Au-delà même de cette vision capitaliste, Jennifer Reeder se sert aussi de ses références pour offrir une dimension métatextuelle à son sujet. Les références, déployées de manière mécanique, donnent illusion de mise en abyme consciente de la part des protagonistes, qui semblent les connaître et de s'être confortées à l'intérieur au lieu d'en sortir. Il n'est pas anodin, dès lors qu'un personnage se soit blessé au visage, qu'il montre son hématome face à la caméra et non un interlocuteur diégétique. Ce confort apparent, vite mis en péril dans ses conventions, révèle alors son atmosphère piégeuse et cauchemardesque lors de la recherche du corps de Carolyn – élément tellement perturbateur du récit qu'elle en devient la seule personnage à laquelle on peut lui attribuer un nom, les autres étant uniquement des poupées manipulées dans l'espace dont elles ne se sont que trop bien adaptées.
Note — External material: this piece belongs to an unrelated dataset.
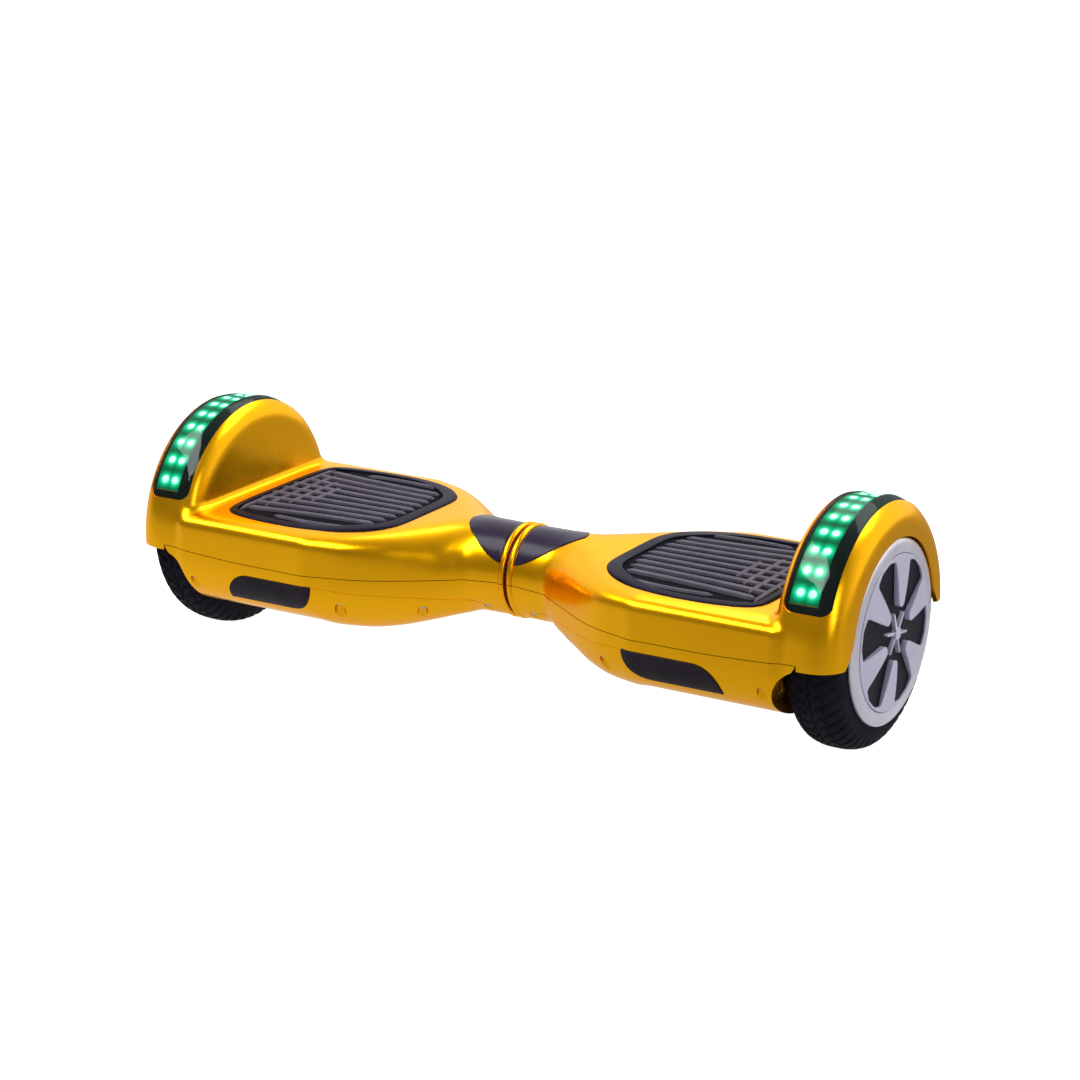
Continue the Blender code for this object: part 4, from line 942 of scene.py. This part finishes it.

Le vrai défaut du film, finalement, est son incapacité à renouveler ses thématiques et son ambition une fois le concept déployé. Amas volontairement vain et vide sous couvert d'une critique du pouvoir masculin omniprésent, Knives and Skin se retrouve en roue libre une fois le concept et ses embranchements compris au bout de vingt minutes. Une heure cinquante sur le sujet paraissait vraiment être de trop tant l'atmosphère général n'est jamais mise à mal, et les réflexions trop peu creusées pour offrir une dimension beaucoup plus ludique au projet. La recherche formelle de Jennifer Reeder est indéniable et surtout prometteuse pour la suite de sa carrière, mais mériterait un plus grand approfondissement de ses personnages et de son esthétique, pour se libérer de ses références et surtout donner la sensation d'une œuvre étoffée, au détriment d'un court-métrage étiré.